Explore this issueApril/May 2006
At press time, however, Coroner Michel Miron refused to disclose the cause of death, saying he has yet to submit his final report to the provincial coroner’s office. But he told The Associated Press he hoped to end the “phobia” provoked by the case, which drew global media coverage.
Miron’s characterization seems to minimize the worldwide attention that food allergies get, and perhaps he is undermining the great efforts that are being carried out globally and locally to combat the threats allergens pose, for neither the concern nor the coverage has waned. In fact, it continues to intensify, as food allergies and allergen testing can present quite the quandaries for not just consumers, but for the food industry, too.
As of Jan. 1, FDA now requires food labels to clearly state if food products contain any ingredients that contain protein derived from the eight major allergenic foods, which are milk, eggs, fish, crustacean shellfish, tree nuts, peanuts, wheat and soybeans.
The new law is a provision of the Food Allergen Labeling and Consumer Protection Act of 2004 (FALCPA), which mandates that manufacturers are now required to identify in plain English the presence of ingredients that contain protein derived from in the list of allergenic foods or to say “contains” followed by name of the source of the food allergen after or adjacent to the list of ingredients.
According to the FDA’s Center for Food Safety and Applied Nutrition (CFSAN), this labeling law will be especially helpful to children who must learn to recognize the presence of substances they must avoid. For example, if a product contains the milk-derived protein, “casein,” the product’s label will have to use the term “milk” in addition to the term “casein” so that consumers with milk allergies can clearly understand the presence of an allergen they need to avoid.

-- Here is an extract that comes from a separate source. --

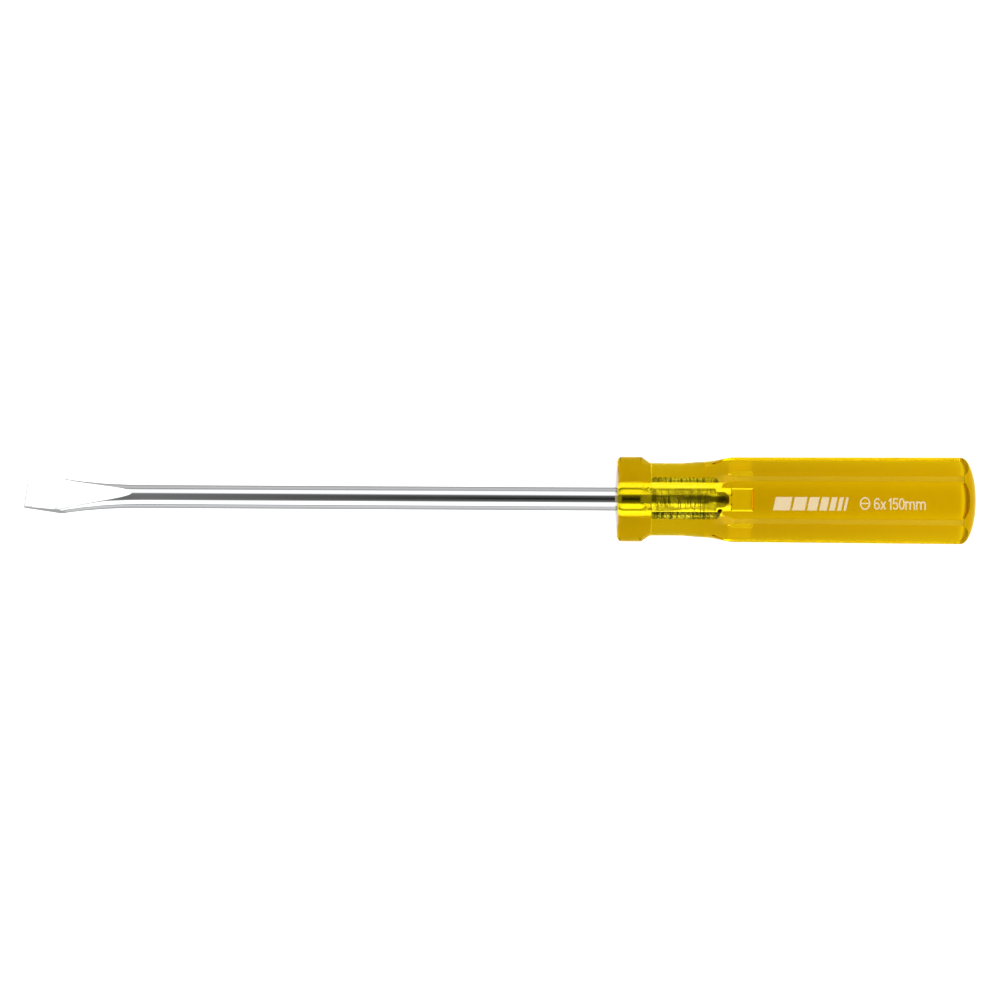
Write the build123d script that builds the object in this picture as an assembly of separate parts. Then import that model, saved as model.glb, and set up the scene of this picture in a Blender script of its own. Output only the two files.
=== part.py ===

The FDA estimates that 2 percent of adults and about 5 percent of infants and young children in the United States suffer from food allergies. Approximately 30,000 consumers require emergency room treatment and 150 Americans die each year because of allergic reactions to food.
“The eight major food allergens account for 90 percent of all documented food allergic reactions, and some reactions may be severe or life-threatening,” Robert E. Brackett, Ph.D., CFSAN’s director, says in a statement. “Consumers will benefit from improved food labels for products that contain food allergens.”
The new law, however, does not require food manufacturers or retailers to re-label or remove products from grocery or supermarket shelves that do not reflect the additional allergen labeling as long as the products were labeled before the effective date.
FDA has cautioned consumers that there will be a transition period of “undetermined length” during which it is likely that consumers will see packaged food on store shelves and in consumers’ homes without the revised allergen labeling.
“We are in a transition period,” an FDA official, who refused to give her name, told Food Quality.
When it comes to allergens, there are two areas of interest, the FDA official explains. One is how is the food labeled and does the verbiage comply with the law and the other, where allergens play out in food production.